The objective of the legislation is to tax the MSC as if they were a deemed employee. If HMRC cannot recover from the individual, it can transfer the debt to a third party and that could be the agency or the client.
Unlike IR35, this MSC legislation does not use the employment status test as it does not require the distinction between employed or self-employed. HMRC only needs to prove that there is a managed service company and, in addition, a managed service company provider who is “involved”.
Earlier decisions
The upper tribunal in Christianuyi concluded that there was a perfectly straightforward, two-stage test, for determining whether a company is or is not an MSC provider:
- Does the putative MSC provider promote or facilitate the use of a company?
- If so, does the company provide the services of individuals?
That perfectly straightforward test demonstrates how wide the legislation was drafted, as the Court of Appeal accepted it.
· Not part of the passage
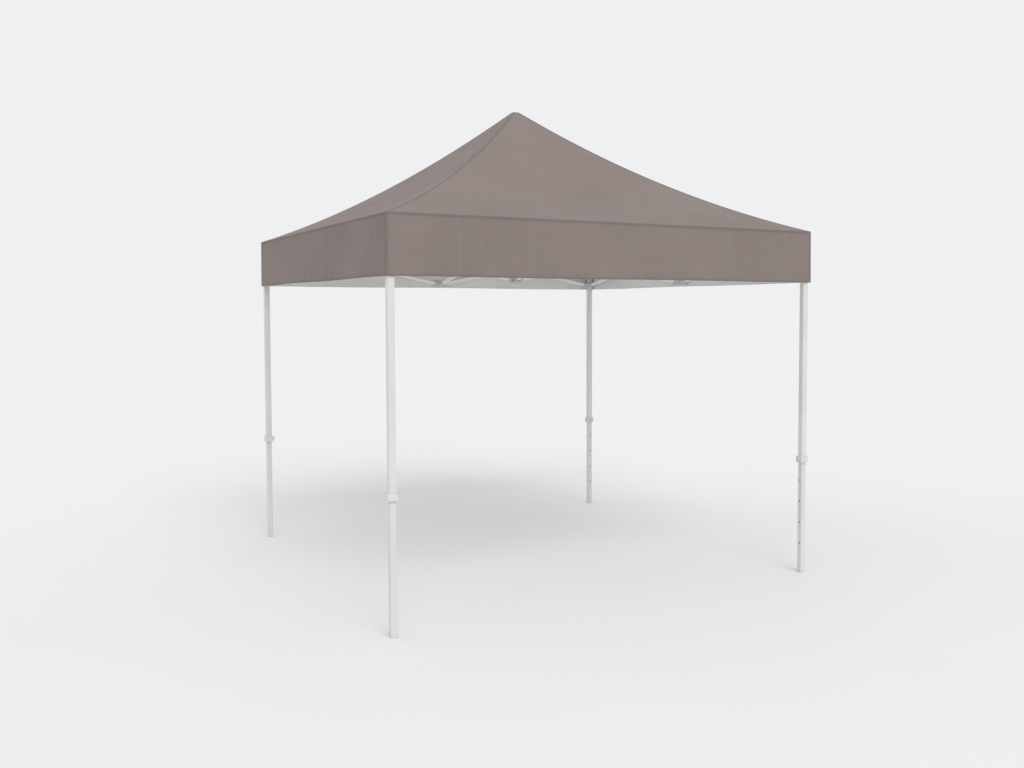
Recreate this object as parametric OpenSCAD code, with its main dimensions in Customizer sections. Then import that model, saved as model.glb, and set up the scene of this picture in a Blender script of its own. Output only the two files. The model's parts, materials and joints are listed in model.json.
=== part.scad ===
// Pop-up gazebo: a square canopy on four telescopic legs and a folding scissor frame.
// Millimetres. Z points up, the floor is z = 0 and the middle of the footprint is x = y = 0.
// Leg 1 stands at +x -y, and legs, sides and arms 1 to 4 follow each other anticlockwise.

/* [Frame] */
// distance between the centres of neighbouring legs
leg_spacing = 2940; // [2600:20:3200]
// height of the upper row of pivots
upper_pivot_z = 2300; // [2200:10:2300]
// height difference between the upper and the lower pivots when open
truss_depth = 265; // [250:5:280]
// height of the section of every scissor bar
bar_height = 25; // [22:1:25]
// thickness of the section of every scissor bar
bar_thick = 13; // [10:1:14]

/* [Legs] */
// width of the square outer leg tube
outer_leg_w = 40; // [40:1:42]
// width of the square inner leg tube
inner_leg_w = 36; // [32:1:36]
// wall thickness of both leg tubes
leg_wall = 1.5; // [1.2:0.1:1.5]
// height of the middle of the collar at the foot of each outer leg
collar_z = 785; // [700:5:820]
// outer width of the collar
collar_w = 62; // [58:1:66]
// height of the collar
collar_h = 42; // [36:1:48]
// distance between the height holes in an inner leg
hole_pitch = 145; // [120:5:150]
// length of inner leg that stays inside the outer leg
leg_overlap = 270; // [200:10:300]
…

This was based on the evidence of the Government’s intention from the responses to its consultation in 2007.
MSC provider
The MSC legislation is not aimed at the legal or accountancy professions but at the MSC providers who are involved with the company.
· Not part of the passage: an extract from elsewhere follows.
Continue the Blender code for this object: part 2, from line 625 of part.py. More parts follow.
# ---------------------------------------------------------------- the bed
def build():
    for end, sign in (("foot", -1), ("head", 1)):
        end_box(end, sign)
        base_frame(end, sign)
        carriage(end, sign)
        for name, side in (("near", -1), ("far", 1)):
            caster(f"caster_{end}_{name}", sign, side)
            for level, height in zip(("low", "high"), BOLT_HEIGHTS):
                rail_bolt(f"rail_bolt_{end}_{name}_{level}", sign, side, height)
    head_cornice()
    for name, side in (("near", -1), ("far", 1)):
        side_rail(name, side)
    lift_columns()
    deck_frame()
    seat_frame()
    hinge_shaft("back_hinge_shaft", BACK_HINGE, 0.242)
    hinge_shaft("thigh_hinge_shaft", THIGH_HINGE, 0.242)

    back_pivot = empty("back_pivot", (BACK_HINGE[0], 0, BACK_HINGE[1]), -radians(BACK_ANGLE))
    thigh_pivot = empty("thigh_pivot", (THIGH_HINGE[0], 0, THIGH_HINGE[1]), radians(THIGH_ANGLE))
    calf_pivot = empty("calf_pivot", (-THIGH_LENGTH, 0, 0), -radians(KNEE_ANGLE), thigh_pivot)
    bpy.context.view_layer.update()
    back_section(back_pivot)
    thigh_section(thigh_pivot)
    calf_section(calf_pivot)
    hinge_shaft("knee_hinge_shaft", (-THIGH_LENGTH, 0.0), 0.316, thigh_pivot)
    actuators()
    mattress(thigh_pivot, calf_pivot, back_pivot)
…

The FTT case concerning Christianuyi looked at three tests of how the MSC provider would be “involved with the company”:
- benefiting financially whenever the worker actually provided their services;
- influencing or controlling how the worker received their payment; or
- influencing or controlling the worker’s company finances or other activities.
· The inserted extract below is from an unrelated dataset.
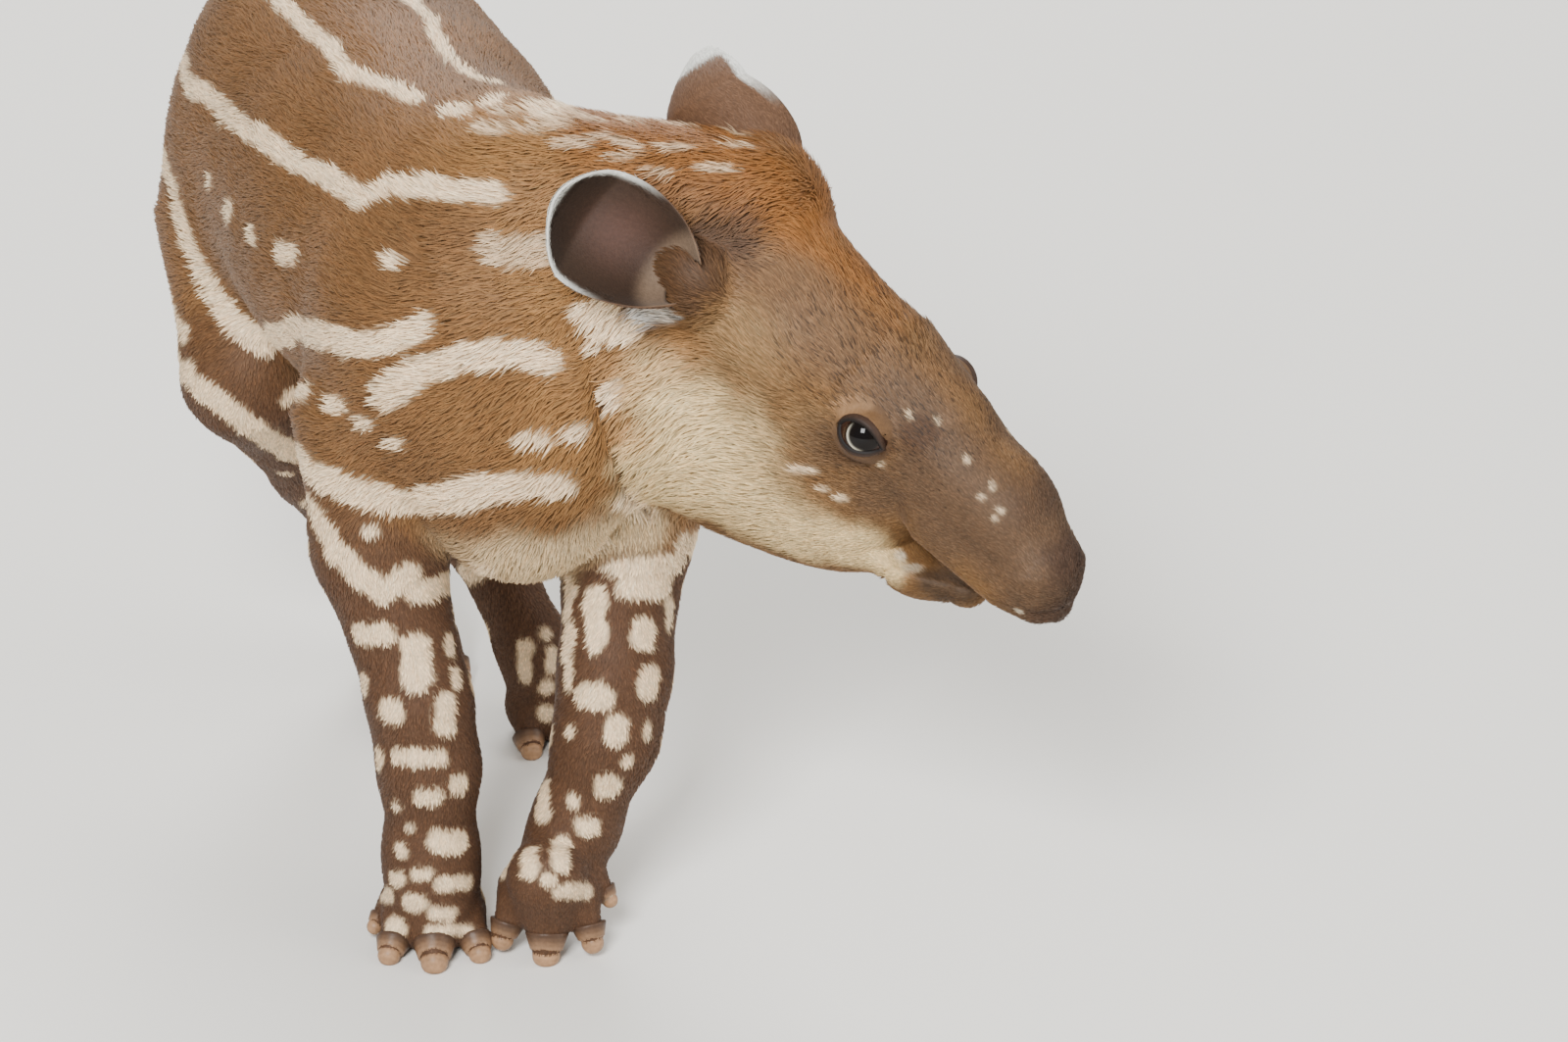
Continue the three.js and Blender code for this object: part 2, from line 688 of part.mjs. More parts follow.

In the first instance, the tax determinations are issued to the MSC, who no doubt thought at the time that the MSC provider was a perfectly legitimate service.
In this case, the total determinations from all five companies for tax and national insurance contributions is in the region of £160,000. If HMRC cannot recover from the individual MSCs they will pursue the next third party in the chain.
Crackdown
In recent weeks, contractors have been receiving managed service company compliance letters from HMRC, and that can’t be a coincidence. What is even more worrying is that although the focus has been on tax protection insurance for IR35, it is possible that the MSC legislation wouldn’t be covered under such a policy.